Abbott has more than 75 partner businesses out there — restaurants, bars, museums, galleries and other spots that welcome her tours —and she will craft an afternoon or evening tour to suit any group’s theme.
She’s done fiery tours where the food gets hotter at each stop, gluten-free tours, craft beer — the limit is only the diners’ imaginations. She once did a tour to coincide with the Canton Marathon weekend that included a stop at Lucky Shoes to talk to a representative from New Balance running shoes.
For those with no preferences, Abbott has a fairly standard agenda, pointing out some of downtown Canton’s architecture and talking about the city’s founders, with perhaps a stop at the McKinley Monument in between courses. Bender’s Tavern, the city’s oldest restaurant, is a favorite. She typically tries to end with a sweet stop at Canton favorites Ben Heggy’s Candy or Taggarts Ice Cream Parlor, but has done tours that are all desserts, too.
After more than a year in business, Abbott said restaurants are calling her to find out how to become a stop on the tour, and she hopes to branch out to more cities in the future.

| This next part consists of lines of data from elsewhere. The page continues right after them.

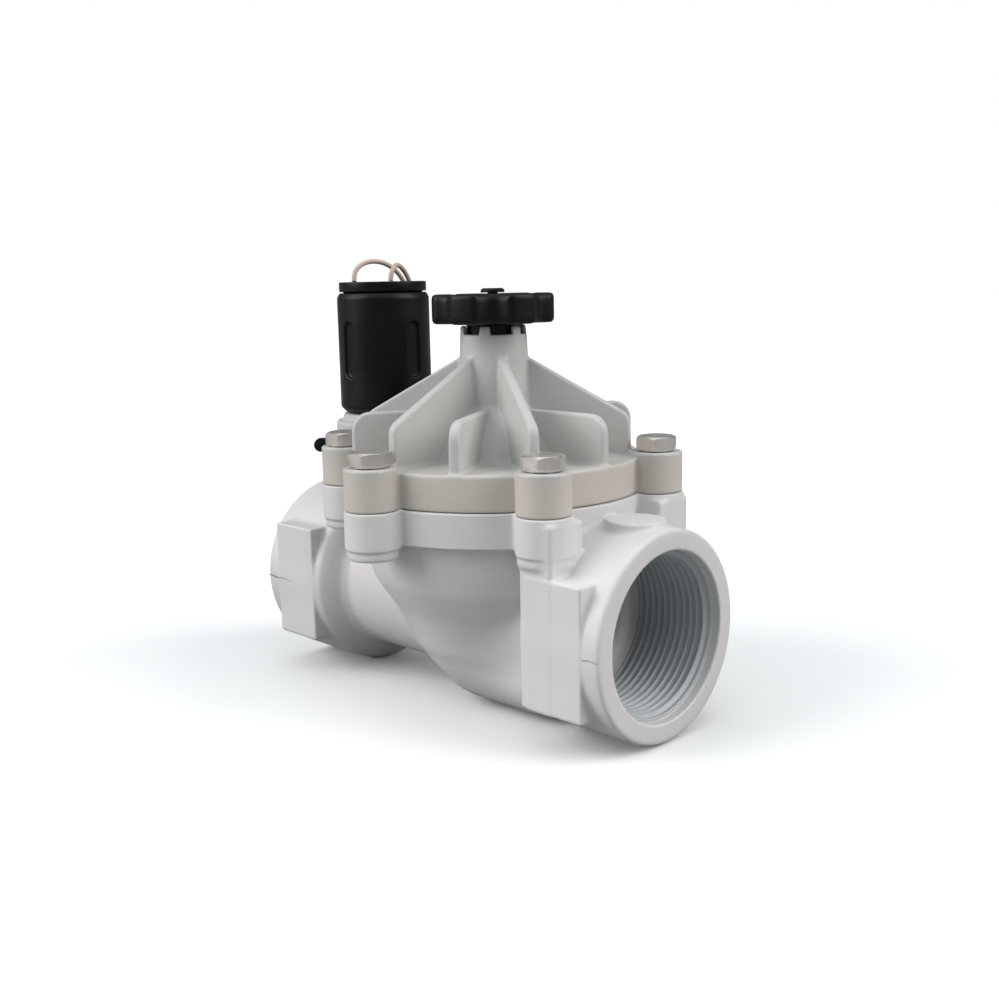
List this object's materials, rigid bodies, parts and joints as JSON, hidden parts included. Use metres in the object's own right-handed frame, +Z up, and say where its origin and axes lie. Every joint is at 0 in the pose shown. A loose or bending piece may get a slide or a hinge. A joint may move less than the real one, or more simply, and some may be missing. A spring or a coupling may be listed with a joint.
{
  "type": "zone valve",
  "caption": "Globe-pattern plastic diaphragm zone valve with female-threaded ports, ribbed bolted bonnet, flow-control handle and upright solenoid with two leads.",
  "frame": {"origin": "on the surface that the valve stands on, under the middle of the flow axis between the two port faces", "axes": "+X along the flow axis towards the outlet, +Z up along the bonnet and handle axis, +Y to the left of the flow"},
  "size_m": [0.1488, 0.1152, 0.1376],
  "materials": {
    "body_plastic": "satin",
    "bonnet_plastic": "satin",
    "black_plastic": "satin",
    "white_plastic": "satin",
    "rubber": "matte",
    "stainless": "satin",
    "black_screw": "satin",
    "brass": "satin",
    "copper": "satin",
    "lead_insulation": "satin"
  },
  "bodies": {
    "valve_body": {"valve_body": "body_plastic", "bonnet": "bonnet_plastic", "diaphragm": "rubber", "solenoid_o_ring": "rubber", "main_spring": "stainless", "plunger_spring": "stainless", "spindle_clip": "stainless", "solenoid_pole": "stainless", "solenoid_yoke": "stainless", "solenoid_core_tube": "brass", "pilot_nozzle": "brass", "solenoid_coil": "copper", "solenoid_housing": "black_plastic", "solenoid_cap": "black_plastic", "lead_1": "lead_insulation", "lead_2": "lead_insulation", "lead_coil": "lead_insulation", "bolt_1": "stainless", "bolt_2": "stainless", "bolt_3": "stainless", "bolt_4": "stainless", "bolt_5": "stainless", "bolt_6": "stainless", "threaded_insert_1": "brass", "threaded_insert_2": "brass", "threaded_insert_3": "brass", "threaded_insert_4": "brass", "threaded_insert_5": "brass", "threaded_insert_6": "brass"},
    "diaphragm_carrier": {"diaphragm_plate": "white_plastic", "seat_washer": "rubber", "diaphragm_guide": "white_plastic", "diaphragm_screw": "stainless"},
    "flow_control": {"flow_control_handle": "black_plastic", "handle_screw": "black_screw", "flow_control_spindle": "brass", "spindle_o_ring": "rubber"},
    "flow_control_stop": {"flow_control_stop": "white_plastic"},
    "plunger": {"solenoid_plunger": "stainless", "plunger_seal": "rubber"},
    "bleed_screw": {"bleed_screw": "black_plastic"}
  },
  "joints": [
    {"name": "diaphragm_lift", "type": "slide", "parent": "valve_body", "child": "diaphragm_carrier", "axis": [0, 0, 1], "range_m": [0, 0.008], "stiffness_N_per_m": 400, "springref_m": -0.01, "deforming": ["diaphragm", "main_spring"]},
    {"name": "flow_control_turn", "type": "hinge", "parent": "valve_body", "child": "flow_control", "pos_m": [0.0077, 0, 0.1202], "axis": [0, 0, 1], "range_deg": [-720, 0]},
    {"name": "stop_slide", "type": "slide", "parent": "valve_body", "child": "flow_control_stop", "axis": [0, 0, 1], "range_m": [-0.006, 0]},
    {"name": "plunger_lift", "type": "slide", "parent": "valve_body", "child": "plunger", "axis": [0, 0, 1], "range_m": [0, 0.002], "stiffness_N_per_m": 200, "springref_m": -0.003, "deforming": ["plunger_spring"]},
    {"name": "bleed_turn", "type": "hinge", "parent": "valve_body", "child": "bleed_screw", "pos_m": [-0.044, 0, 0.076], "axis": [-0.7071, -0.7071, 0], "range_deg": [0, 360]}
  ],
  "couplings": [
    {"joint": "flow_control_turn", "follows": "stop_slide", "rad_per_m": 2094.4}
  ]
}
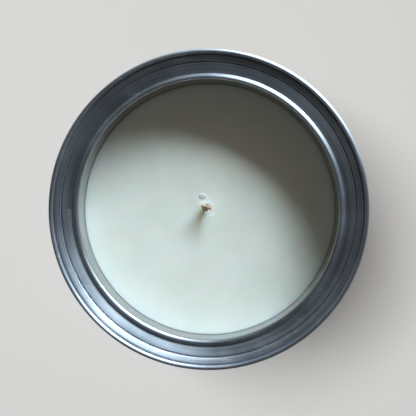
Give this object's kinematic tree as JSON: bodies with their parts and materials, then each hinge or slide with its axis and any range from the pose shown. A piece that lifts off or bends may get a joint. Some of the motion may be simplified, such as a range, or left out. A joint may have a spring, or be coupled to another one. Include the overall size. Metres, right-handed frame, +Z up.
{
  "type": "candle tin",
  "caption": "Round lever-lid tin, open, filled with pale poured wax around a short braided wick.",
  "frame": {"origin": "centre of the circle on which the tin's bottom seam stands", "axes": "+Z up along the tin's axis, +Y away from the front towards the welded side seam"},
  "size_m": [0.086, 0.086, 0.098],
  "materials": {
    "tinplate": "dull bright tinplate",
    "tinplate_ring": "dull tinplate with fine marks round the ring",
    "seam_compound": "dull",
    "sticker": "foam adhesive pad",
    "sustainer_steel": "tinned steel",
    "wick_cotton": "waxed braided cotton",
    "wax": "smooth pale wax, faintly mottled"
  },
  "bodies": {
    "root": {"body_wall": "tinplate", "top_ring": "tinplate_ring", "bottom_end": "tinplate", "top_seam_compound": "seam_compound", "bottom_seam_compound": "seam_compound", "sustainer_sticker": "sticker", "wick_sustainer": "sustainer_steel", "wick": "wick_cotton", "wax_fill": "wax"}
  },
  "joints": []
}
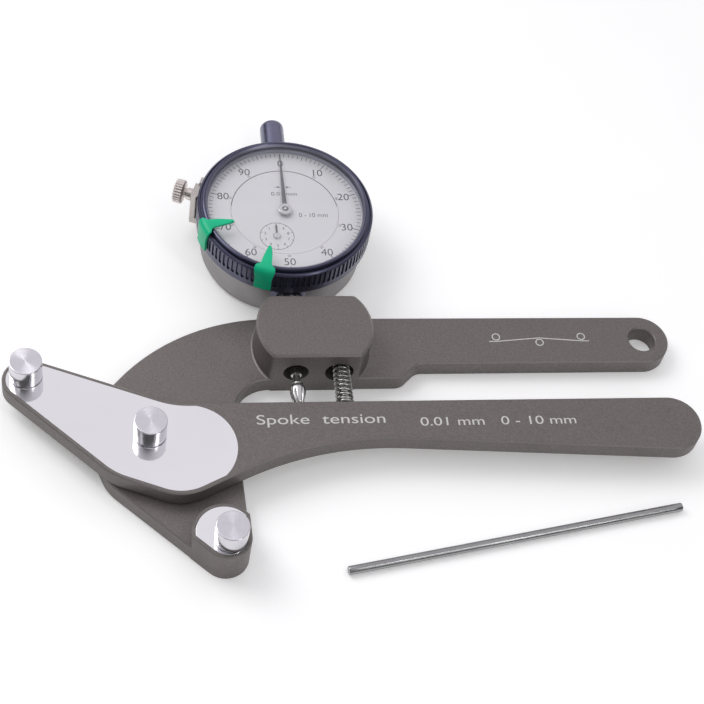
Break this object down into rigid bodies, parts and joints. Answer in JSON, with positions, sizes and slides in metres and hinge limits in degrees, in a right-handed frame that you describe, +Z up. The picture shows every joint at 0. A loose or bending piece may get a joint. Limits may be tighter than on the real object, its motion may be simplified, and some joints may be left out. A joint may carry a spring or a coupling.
{
  "type": "spoke tensiometer",
  "caption": "Hand-squeezed tension gauge: two crossing arms, three anvil pins, a return spring and a dial indicator with rotating bezel, plus a straight calibration rod.",
  "frame": {"origin": "centre of the pivot pin's lower end, on the surface the tool lies on", "axes": "+X along the handles away from the pivot, +Y towards the dial, +Z up out of the dial's face"},
  "size_m": [0.2189, 0.1723, 0.0254],
  "materials": {
    "arm_metal": "gunmetal anodised, bead blasted, satin",
    "wear_plate": "mirror polished",
    "pin_chrome": "polished, tops turned",
    "bright_steel": "turned and ground",
    "dark_steel": "blackened",
    "spring_steel": "drawn wire",
    "bezel_navy": "gloss navy",
    "cap_navy": "gloss navy",
    "case_silver": "satin silver",
    "dial_silver": "fine satin silver with dark scale",
    "pointer_dark": "matt dark grey",
    "hub_silver": "turned, polished",
    "crystal_clear": "clear",
    "seat_black": "matt black",
    "marker_green": "gloss emerald",
    "bracket_steel": "nickel plated",
    "screw_nickel": "nickel plated",
    "brass": "turned brass",
    "bronze": "sintered bronze",
    "rod_steel": "ground"
  },
  "bodies": {
    "frame": {"rear_arm": "arm_metal", "rear_wear_plate": "wear_plate", "rear_tip_pin": "pin_chrome", "rear_tip_screw": "dark_steel", "pivot_pin": "pin_chrome", "thrust_washer": "bronze", "travel_stop_pin": "bright_steel", "stem_clamp_screw": "dark_steel", "dial_case": "case_silver", "back_cover": "case_silver", "back_cover_screws": "bright_steel", "stem": "bright_steel", "guide_rail": "brass", "upper_bush": "bright_steel", "spindle_cap": "cap_navy", "plunger_spring": "spring_steel", "lower_plate": "brass", "movement_pillars": "brass", "upper_plate": "brass", "movement_screws": "bright_steel", "pinion_bridge": "brass", "hairspring": "bronze", "dial_plate": "dial_silver", "bezel_snap_ring": "spring_steel", "clamp_bracket": "bracket_steel", "return_spring": "spring_steel"},
    "handle": {"front_arm": "arm_metal", "front_wear_plate": "wear_plate", "front_tip_pin": "pin_chrome", "front_tip_screw": "dark_steel", "pivot_bush": "bronze", "spring_guide_pin": "bright_steel"},
    "spindle": {"spindle": "bright_steel", "contact_point": "bright_steel", "spindle_guide_pin": "bright_steel"},
    "counter": {"rack_pinion": "bright_steel", "counter_wheel": "brass", "counter_pointer": "pointer_dark"},
    "pointer": {"centre_pinion": "bright_steel", "main_pointer": "pointer_dark", "pointer_cap": "hub_silver"},
    "take_up": {"take_up_wheel": "brass"},
    "bezel": {"bezel": "bezel_navy", "crystal": "crystal_clear", "crystal_seat_ring": "seat_black", "scale_ring": "dial_silver", "scale_retaining_ring": "seat_black"},
    "marker_1": {"limit_marker_1": "marker_green"},
    "marker_2": {"limit_marker_2": "marker_green"},
    "thumb_screw": {"clamp_screw": "screw_nickel"},
    "rod": {"calibration_rod": "rod_steel"}
  },
  "joints": [
    {"name": "handle_pivot", "type": "hinge", "parent": "frame", "child": "handle", "pos_m": [0, 0, 0.0095], "axis": [0, 0, 1], "range_deg": [0, 8], "stiffness_Nm_per_rad": 3.7, "springref_deg": -14.32, "deforming": ["return_spring"]},
    {"name": "spindle_slide", "type": "slide", "parent": "frame", "child": "spindle", "axis": [0, 1, 0], "range_m": [0, 0.0067], "deforming": ["plunger_spring"]},
    {"name": "counter_turn", "type": "hinge", "parent": "frame", "child": "counter", "pos_m": [0.0431, 0.07034, 0.0145], "axis": [0, 0, 1], "range_deg": [0, 240]},
    {"name": "pointer_turn", "type": "hinge", "parent": "frame", "child": "pointer", "pos_m": [0.0465, 0.0808, 0.0145], "axis": [0, 0, 1], "range_deg": [-2390, 0]},
    {"name": "take_up_turn", "type": "hinge", "parent": "frame", "child": "take_up", "pos_m": [0.0499, 0.09126, 0.0145], "axis": [0, 0, 1], "range_deg": [0, 240], "deforming": ["hairspring"]},
    {"name": "bezel_turn", "type": "hinge", "parent": "frame", "child": "bezel", "pos_m": [0.0465, 0.0808, 0.02], "axis": [0, 0, 1], "range_deg": [-5, 228]},
    {"name": "marker_1_turn", "type": "hinge", "parent": "bezel", "child": "marker_1", "pos_m": [0.0465, 0.0808, 0.02], "axis": [0, 0, 1], "range_deg": [-18, 18]},
    {"name": "marker_2_turn", "type": "hinge", "parent": "bezel", "child": "marker_2", "pos_m": [0.0465, 0.0808, 0.02], "axis": [0, 0, 1], "range_deg": [-18, 18]},
    {"name": "clamp_screw_turn", "type": "hinge", "parent": "frame", "child": "thumb_screw", "pos_m": [0.01559, 0.09236, 0.0158], "axis": [-0.9367, 0.3502, 0], "range_deg": [-45, 315]},
    {"name": "rod_lift", "type": "slide", "parent": "frame", "child": "rod", "axis": [0, 0, 1], "range_m": [0, 0.05]}
  ],
  "couplings": [
    {"joint": "spindle_slide", "follows": "handle_pivot", "m_per_rad": 0.0474},
    {"joint": "counter_turn", "follows": "handle_pivot", "ratio": 29.782},
    {"joint": "take_up_turn", "follows": "handle_pivot", "ratio": 29.782},
    {"joint": "pointer_turn", "follows": "handle_pivot", "ratio": -297.82}
  ]
}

Canton Food Tours: Phone 330-495-0929 or visit www.cantonfoodtours.com.
Dinner in the Dark
Three years ago, Cleveland area chef Brian Okin (formerly of Verve in Cleveland, now at Cork & Cleaver Social Kitchen in Broadview Heights) put the word out in the food community that he had an idea for chefs to come together to host a monthly dinner to showcase their talents and maybe help out a good cause.
Two chefs called him back: Jeff Jarrett and Ellis Cooley, both from AMP 150 in Cleveland.
In that meeting, Dinner in the Dark was founded. Cooley has since relocated to Florida, but Okin and Jarrett remain the driving forces behind the idea, for which six chefs serve up a six-course meal each month for a charitable cause.
In their own words, Dinner in the Dark is “like an open mic jam session for chefs.” The chefs are responsible for creating their own courses, which typically come with a wine or cocktail pairing. Because they supply their own food, it’s anyone’s guess what each chef may be serving — hence the name Dinner in the Dark.
Diners don’t know what they will be eating until the dish is placed in front of them.
“You have to be adventurous,” Jarrett said. “You can’t have a lot of qualms about food and food sensitivities.”
Jarrett said the group doesn’t really accommodate special requests, but rarely gets complaints.
“I think people are looking for an experience, not just the food,” he said. “We have six different chefs, guests are basically sitting down and eating at six different restaurants in one night.”
Jarrett said the push is to make the meal more than “just going out to eat,” because there is good food in so many places.
The group is selling interaction with the chefs, and Jarrett and Okin encourage each chef to mingle with the crowd. While the charity benefits from the money raised, chefs benefit from the exposure they get from the 75 or so guests who attend — all potential customers for their own restaurants.
If a diner enjoyed a particular chef’s course, it’s likely they will visit his restaurant, because they feel like they know the chef, Jarrett said.
Restaurants that volunteer to host the meals get to select what charities get the proceeds. The dinner is $65 per person, plus tax and tip that puts the meal over $80.
Recently, the group held its first Akron-area dinner at Vaccaro’s Trattoria in Bath Township, to raise money for the Akron-Canton Regional Foodbank and the Veggie U program in local schools.
Owner Raphael Vaccaro said the dinner sold out in five days, and the meal raised nearly $4,000 for the two charities. Dinner in the Dark has not yet received a tax-exempt charitable status, but Jarrett said he hopes that will come in the future.
Dinner in the Dark: Visit www.dinnerinthedarkcleveland.com for information on upcoming dinners and to make reservations.
Dishcrawl is one part party and one part progressive dinner, with staffers organizing crawls through various neighborhoods of participating cities.
The business started in San Jose, Calif., in 2010, and has spread to Montreal and various other U.S. cities since then. In each town, a Dishcrawl ambassador organizes an evening in which diners will visit four restaurants for a variety of food and cocktails.
Dishcrawl Akron had its debut earlier this year, with two summer events that hopscotched around downtown Akron hot spots, including Crave, dba, Urban Eats and Uncorked Wine Bar.
Caitlyn Williams, brand manager in San Jose, said the Akron events were successful, with Mayor Don Plusquellic attending the first event in July, but finding the right ambassadors to run local events had been a challenge.
Dishcrawl is still operating in Cleveland, and offers private events, but it will likely be 2014 before any events return to Akron, Williams said.
“We should definitely be back at some point,” she said.